Anyone who has a carpenter as a friend knows that their house will be full of beautiful, crafted furniture which looks like it cost a lot of money. To these guys, the idea of visiting a store like IKEA is a major sin. While most of us spend our free time passively – watching movies, sports or going on day trips, these guys are exercising their creative talents and producing beautiful products which they can use at home or choose to sell.
While we tend to admire woodworkers and flirt with the idea of taking up the hobby ourselves, very few people actually go through with it. Some are put off by the worry that they might not have enough space, or the right space in which to work. In fact, a woodworking space doesn’t have to be all that big. Smaller spaces can be used, with smaller tools, to accomplish smaller projects, or to do most of the work on large projects that will be assembled elsewhere. This last approach is also common for those who work in their basements – they may have ample space to work on a dining table but no possibility of assembling it and then carrying it out of the basement!
Others are put off simply by having to clear what may currently be a cluttered space. In fact, clearing such a space could result in coming across items to sell which can raise money to put towards woodworking tools. While you are clearing out the junk, you are learning more about your new working space – where the electric sockets are, how good the ventilation is and getting an idea of how the workshop can be set up.
By far the greatest proportion of people are put off by the initial outlay for tools. In fact, it is possible to pick up most of the tools you’ll regularly use – power drills, spirit levels, utility knives, tape rules, screwdrivers etc. for a low price. People sell them all the time but you definitely want to take a look at and have a feel of the tools before you part with your cash. For your most important tools – for example your miter saw, don’t be swayed too much by discounted prices – do your research and pay that little more for a saw that seems like a great choice rather than something someone is just trying to dump at a discounted price and might not suit you or your workspace.
Once you are set up, you can start right away with simple home woodworking projects. Small and simple is better, as you can use this time to get to know your tools and practice different techniques. As you progress, you’ll be able to take on more complicated projects in the confidence that you have the skills to pull it off and not blow your time and money on timber for something you’re not quite ready for.

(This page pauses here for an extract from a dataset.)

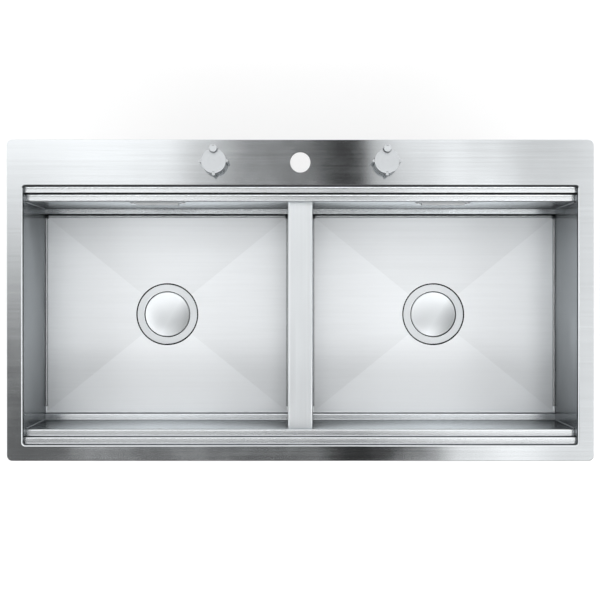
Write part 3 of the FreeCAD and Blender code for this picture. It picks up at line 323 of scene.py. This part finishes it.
def steel(name, tint, rough, grain, anisotropy=0.8, streaks=0.05, relief=0.12, rough_spread=0.15,
          crease=0.0, crease_reach=0.008, crease_range=(0.5, 0.92), crease_front=None, upright_shade=0.0,
          dark_sides=0.0, dark_folds=0.0, tilt_shade=None, mill_outside=False):
    """Brushed stainless steel with fine and broad grain and cloudy handling marks. Where it is asked for,
    shade is painted into inner creases, hollows, front bends and tilted faces, and into the reflection of
    sides seen edge on, and the outside has a dull mill finish."""
    material, tree, shader, place = start_material(name)
    shader.distribution = "GGX"
    fine = noise(tree, grain_lines(tree, place, grain, *FINE_GRAIN), detail=4.0, roughness=0.7)
    broad = noise(tree, grain_lines(tree, place, grain, *BROAD_GRAIN), roughness=0.65)
    cloud = noise(tree, place, scale=CLOUD_SCALE)
    tone = maths(tree, "MULTIPLY_ADD", fine, FINE_SHARE, maths(tree, "MULTIPLY", broad, 1 - FINE_SHARE))
    streak = span(tree, tone, 0.0, 1.0, source=NOISE_RANGE)
    colour = blend(tree, streak, scaled(tint, 1 - streaks), scaled(tint, 1 + streaks))
    # Painted shade, where it is asked for: in inner corners, on upright faces deep in the bowls, on the
    # front bends and risers, and on faces that lean one way
    if crease:
        colour = shade_creases(tree, place, colour, crease, crease_reach, crease_range, crease_front)
    if upright_shade:
        colour = shade_hollows(tree, colour, upright_shade)
    if dark_folds:
        colour = blend(tree, maths(tree, "MULTIPLY", front_fold_shade(tree, place), dark_folds), colour, SHADE_COLOUR)
    if tilt_shade:
        direction, source, strength = tilt_shade
        lean = dot(tree, surface_normal(tree), direction)
        colour = blend(tree, span(tree, lean, 0.0, strength, source=source), colour, SHADE_COLOUR)
    if mill_outside:
        colour = blend(tree, outward(tree, place), colour, MILL_STEEL)
    tree.links.new(colour, shader.inputs["Base Color"])
    # Painted shade in the reflection of upright faces seen edge on
    edge_on_shade = blend(tree, maths(tree, "MULTIPLY", upright(tree), dark_sides), colour, SHADE_COLOUR)
    tree.links.new(edge_on_shade, shader.inputs["Specular Tint"])
    shader.inputs["Metallic"].default_value = 1.0
    shader.inputs["Anisotropic"].default_value = anisotropy
    smoothest, roughest = rough * (1 - rough_spread), rough * (1 + rough_spread)
    rough_grain = span(tree, tone, smoothest, roughest, source=NOISE_RANGE)
    cloud_spread = rough_spread / CLOUD_DIVISOR
    rough_cloud = span(tree, cloud, -cloud_spread, cloud_spread, source=CLOUD_RANGE)
    rough_all = maths(tree, "ADD", rough_grain, rough_cloud, clamp=True)
    tree.links.new(rough_all, shader.inputs["Roughness"])
    bump = node(tree, "ShaderNodeBump", {"Strength": relief, "Distance": GRAIN_RELIEF, "Height": tone})
    tree.links.new(bump.outputs[0], shader.inputs["Normal"])
    if anisotropy:
        tree.links.new(grain_tangent(tree, grain), shader.inputs["Tangent"])
    return material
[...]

You can find plenty of designs online to print off and follow in your own time. Popular ideas include your own tool rack, folding stools (possibly for picnics), bookshelves, wine racks, coffee tables, study desks and so much more. Once you have completed a few projects that you are happy with, you may decide to keep them or give them away as gifts. In fact, you may never have to buy expensive gifts for housewarmings or newlyweds ever again.
As you refine your techniques and see the quality of your craftsmanship improving, you may find that you have run out of projects for your home – you are now one of those people whose house is full of wonderful, crafted furniture and, yes, IKEA is a distant, ugly memory. At this point you can create projects for others for a profit. This could mean selling your products on Ebay or craigslist, or taking customized orders for specific items for people.
In addition to making your home more beautiful, you have also provided yourself with an extra income and untold savings, you have learned a new skill, kept yourself active both physically and mentally and thoroughly enjoyed the whole process. What better reasons could one need to finally take the plunge?